The issues discussed by the four proganists are all applicable today. How responsible are we as individuals for the advancement or protection of our community? What counts as selling out? How confrontational should we or shouldn’t we be? What factions exist among people within the same community? What’s truly incredible is considering the current climate and the historic climate and how much tougher these questions would have been to answer back then. Repeatedly throughout the film we hear how much white people are resistant to change, how much they hate black leaders who rock the boat, how they embrace only a warm-fuzzy brand of blackness and achievement that plays within the rules. Today, when we have supposedly evolved as a society, we still see open hostility towards Black Lives Matter from the very society that benefits from the contributions of black individuals. We can cheer for our black football players, but jeer at their protest. We can listen to black music, but only when the messaging stays fun and nonconfontational. This is the situation we are in several decades after the civil rights movement, in a society astronomically more tolerant (er, more like less-intolerant) and integrated than that of the generation before us. We’ve had practice and experience and education and we’re still debating and fighting.
Now imagine having to deal with all these questions in 1963, in a world that was overwhelmingly hostile to the mere idea of black people existing, let alone excelling. And yet, here were 4 men who held unique positions during a unique time. By being some of the most respected and successful black people in the world, with varying degrees of white support or at least acceptance behind them, they could change the world. But how? How does one survive under such pressure and scrutiny? Especially when, as the film makes clear, these guys are all flawed in one way or another.

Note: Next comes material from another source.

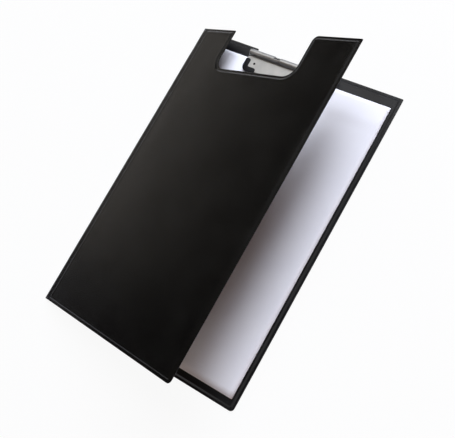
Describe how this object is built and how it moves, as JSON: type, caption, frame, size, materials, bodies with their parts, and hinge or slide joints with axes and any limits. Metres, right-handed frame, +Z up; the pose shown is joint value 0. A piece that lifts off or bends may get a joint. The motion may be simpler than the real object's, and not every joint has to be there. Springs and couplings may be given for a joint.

Today I coincidentally finished reading Barack Obama’s most recent memoir A Promised Land, and one thing that strikes me in all of his memoirs is how he has had to grapple with all of these same questions: how to best help his community, how to present himself as more palatable to a prejuced society, how to handle controversies with outspoken religious leaders, etc. How fascinating it would be to see Obama time travel back to this hotel room. It’s been over half a century and yet… I think they’d still have plenty to discuss.
So that’s the main power of the film: the issues it explores. But what about execution? Is it deserving of awards? I dunno. I still think it just works way better as a play. But the performances were all perfect. Leslie Odom Jr as Sam Cooke has generated some awards buzz, and I was equally impressed by Eli Goree as Cassius Clay and Kinglsey Ben-Adir as Malcolm X (both actors I had not heard of before). Aldis Hodge as Jim Brown was good, but his character didn’t really need to do much. Cinematography and production design were all on point. I admit I am terrible at understanding what makes a director good or bad, but I think King can be pretty proud of her film. So I think it’s a solid contender, but the over-reliance on dialogue holds it back from being a best picture winner for me.
NOTE: Nominations haven’t come out yet, so I may or may not update once we know what (if anything) this movie is up for.